Assistant Professor of Astronautical Engineering
Education
- 2022, Doctoral Degree, Aeronautics and Astronautics (Autonomous Systems), Massachusetts Institute of Technology
Research Summary
Increasingly capable algorithms are required to continue taking dynamic mobile robots out of the lab and into the field. Operating under challenging conditions with real-world constraints, these robots face situations that are
uncertain, unknown, or unstructured with limitations in perception, real-time demands on compute, and often with complex or stochastic dynamics. I develop methods for adaptive decision-making under uncertainty for these systems, drawing from control theory, reinforcement learning, and stochastic modeling, with an emphasis on a "theory to practice” philosophy including field hardware validation: my work has flown on the International Space Station and, in the coming months, to the Moon. My overarching goal is to make autonomous robotic operations safer and more efficient when human-in-the-loop operation becomes infeasible, risky, or wasteful.
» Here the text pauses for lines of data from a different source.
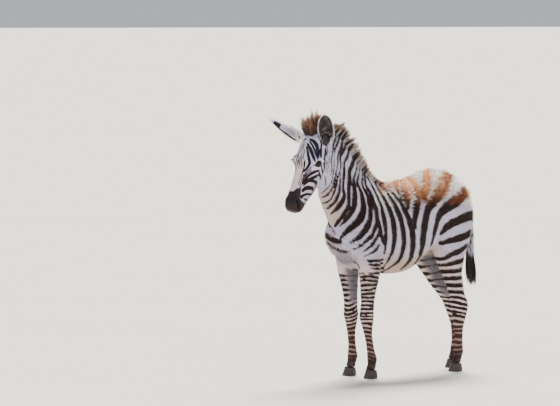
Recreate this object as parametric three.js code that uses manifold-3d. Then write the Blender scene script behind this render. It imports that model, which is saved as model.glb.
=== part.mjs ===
// Plains zebra foal, life size, standing square with its head turned a little to its left.
// Frame: millimetres, +Z up, floor at Z 0; the foal faces -Y and its left side is +X.
// Every limb is a loft: rings laid between a front (or top) outline and a back (or bottom) outline.
import * as THREE from "three";
import { mergeVertices } from "three/addons/utils/BufferGeometryUtils.js";
import Module from "manifold-3d";

const wasm = await Module();
wasm.setup();

// ---- driving dimensions ----
const poll = [12, -514, 1090]; // top of the skull, between the ears
const headPitch = 53.5; // degrees, nose below the horizon
const headYaw = 14; // degrees, towards the foal's left
const headRoll = 8; // degrees, its left side lower
const eyeRadius = 18;
const eyeSeat = [51.5, -138, -32]; // centre of the left eye, in the head's own frame
const earLength = 158;
const earWidth = 72;
const earWall = 5;
const hoofHeight = 38;
const pieceGap = 0.4; // clearance between neighbouring nodes
const frameShift = [2, 140]; // moves the origin under the middle of the bounding box

const coat = { color: 0xcfc4bb, roughness: 0.9, metalness: 0 };
const hair = { color: 0x6b4630, roughness: 0.95, metalness: 0 };
const horn = { color: 0x2b2522, roughness: 0.55, metalness: 0 };
const eye = { color: 0x0d0a0a, roughness: 0.08, metalness: 0 };

// ---- lofts ----
// A smooth curve through a list of rows, at t from 0 to 1.
function along(rows, t) {
  const at = t * (rows.length - 1);
  const i = Math.min(Math.floor(at), rows.length - 2);
  const f = at - i;
  const row = (k) => rows[Math.max(0, Math.min(rows.length - 1, k))];
  return rows[0].map((_, k) => {
    const [a, b, c, d] = [row(i - 1)[k], row(i)[k], row(i + 1)[k], row(i + 2)[k]];
    const [m0, m1] = [(c - a) / 2, (d - b) / 2];
    return b + f * (m0 + f * (3 * (c - b) - 2 * m0 - m1 + f * (2 * (b - c) + m0 + m1)));
  });
}

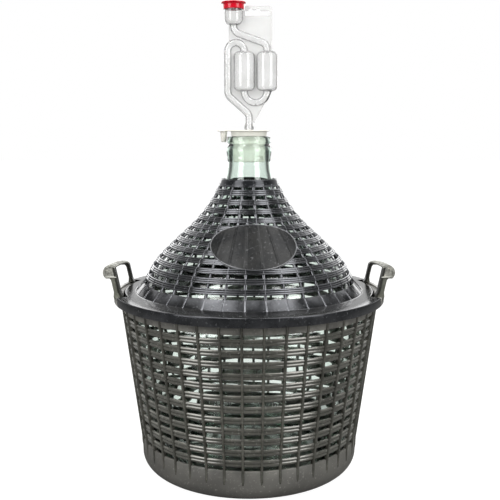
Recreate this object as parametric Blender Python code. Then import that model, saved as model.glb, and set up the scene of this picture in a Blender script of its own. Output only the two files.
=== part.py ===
"""Demijohn: a glass bottle in a lattice basket with two handles, under a lattice cover.

A bung with a spare plug on a strap closes the neck and carries an airlock with a cap.
Metres, +Z up, the floor at z = 0, the axis of the bottle on Z, the handles along X and
the front, where the cover has its oval plaque, towards -Y.
"""

import math

import bmesh
import bpy
from mathutils import Matrix, Vector
from mathutils.geometry import interpolate_bezier

# Basket: base, leaning wall and rim
BASE_CORNER = 0.018
CORNER_STEPS = 3
BASE_RECESS = 0.004
BASE_RING_WIDTH = 0.010
BASE_RECESS_SLOPE = 0.005
BASE_WALL = 0.003
BASKET_WALL = 0.0032
LATTICE_FOOT_Z = 0.038
RIM_OVERHANG = 0.0082
WALL_LEAN = 0.0230
BASKET_ROWS = 7
BASKET_RIBS = 40
BASKET_TOP_BAND = 0.0159
BASKET_RIB_WIDTH = 0.0042
BASKET_RIB_FRONT = 0.0030
BASKET_RIB_DEPTH = 0.0022
BASKET_RIB_FADE = 0.0170
BASKET_RIB_TURN = math.radians(-2.85)
HOLE_SHARE = 0.41
RIM_THICKNESS = 0.0025
RIM_WIDTH = 0.0115
RIM_SEAT_GAP = 0.0004

# Handles, one at each end of X, their grips a little lower at the back
HANDLE_HALF_LENGTH = 0.051
HANDLE_INSET = 0.016
HANDLE_LEAN = 0.0072
HANDLE_RISE = 0.0295
HANDLE_FALL = 0.011
POST_WIDTH = 0.0080
POST_FLARE = 0.0016
POST_FLARE_HEIGHT = 0.007
POST_WALL = 0.0026
POST_DEPTH = 0.0090
GRIP_RADIUS = 0.0092
GRIP_WALL = 0.0026
GRIP_CREST = 0.0015
GRIP_INNER_ANGLE = math.radians(128)
GRIP_OUTER_ANGLE = math.radians(-38)
GRIP_STEPS = 5
GRIP_SPANS = 4
END_PLATE_DROP = 0.0122
APRON_SPREAD = 0.0080
APRON_WIDTH = 0.0048
APRON_STEPS = 5
APRON_STAND = 0.001

# Cover: collar, tent of lattice, plaque, band, flange and skirt
RIM_RADIUS = 0.164
COVER_TOP_Z = 0.218
COVER_WALL = 0.0022
SKIRT_DEPTH = 0.011
FLANGE_WIDTH = 0.0266
BAND_LEAN = 0.0093
BAND_HEIGHT = 0.011
COLLAR_FOOT_RADIUS = 0.0355
TENT_HEIGHT = 0.118
COLLAR_HEIGHT = 0.0055
COLLAR_RADIUS = 0.0338
TENT_RADIUS_SHARES = (0.0, 0.112, 0.306, 0.589, 0.850, 1.0)
TENT_HEIGHT_SHARES = (1.0, 0.827, 0.629, 0.419, 0.208, 0.0)
TENT_STEPS = 8
COVER_ROWS = 7
COVER_OPEN_ROWS = 3
COVER_RIBS = 36
COVER_RIB_WIDTH = 0.0034
COVER_RIB_DEPTH = 0.0011
COVER_RIB_TURN = math.radians(-1.8)
NOTCH_CLEARANCE = 0.0017
NOTCH_DEPTH = 0.0135
PLAQUE_TURN = math.radians(4.0)
PLAQUE_HALF_WIDTH = 0.052
PLAQUE_HALF_HEIGHT = 0.033
PLAQUE_RAISE = 0.0016
PLAQUE_WALL = 0.0028
PLAQUE_SIDES = 24
PLAQUE_RING_SHARE = 0.55
PLAQUE_PLACE_SHARE = 0.439

# Glass bottle
GLASS_WALL = 0.0025
GLASS_BASE_WALL = 0.005
GLASS_PUNT = 0.008
GLASS_FOOT_WIDTH = 0.012
GLASS_GAP = 0.0010
SHOULDER_GAP = 0.0021
GLASS_CORNER = 0.022
SHOULDER_BELOW_RIM = 0.0229
GLASS_SHOULDER_PULL = 0.016
GLASS_NECK_SHARE = 0.78
GLASS_NECK_PULL = 0.0235
GLASS_SEAM = 0.00005
NECK_WAIST_RADIUS = 0.0258
NECK_BULGE_RADIUS = 0.0271
NECK_BORE_RADIUS = 0.0208
LIP_RADIUS = 0.0260
NECK_STAND = 0.0501
LIP_HEIGHT = 0.0078
LIP_GROOVE = 0.0012
BULGE_BELOW_LIP = 0.0165
WAIST_BELOW_LIP = 0.028
GLASS_SIDES = 24
SHOULDER_POINTS = 4
SLOPE_POINTS = 5
NECK_POINTS = 5

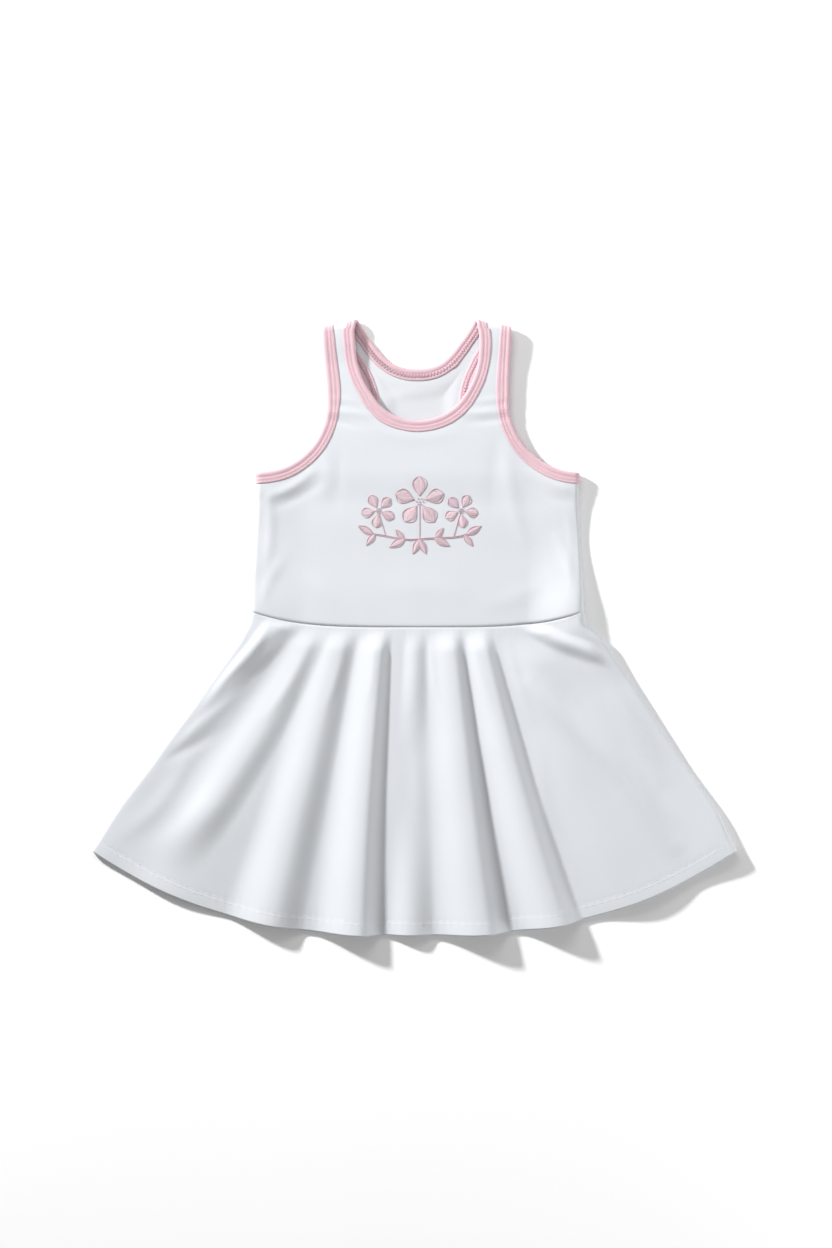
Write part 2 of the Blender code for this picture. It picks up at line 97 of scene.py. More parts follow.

To this end, some of my current research areas include:
- Infusing learning-based tools into planning and control to improve efficiency and safety under imperfect knowledge.
- Providing or enhancing safety guarantees for uncertain dynamical systems, including when new information is revealed online.
- Considering perception, localization, and information gain explicitly in robotic planning.
- Autonomy frameworks incorporating the above for exploration, space, and other extreme environment robotics applications.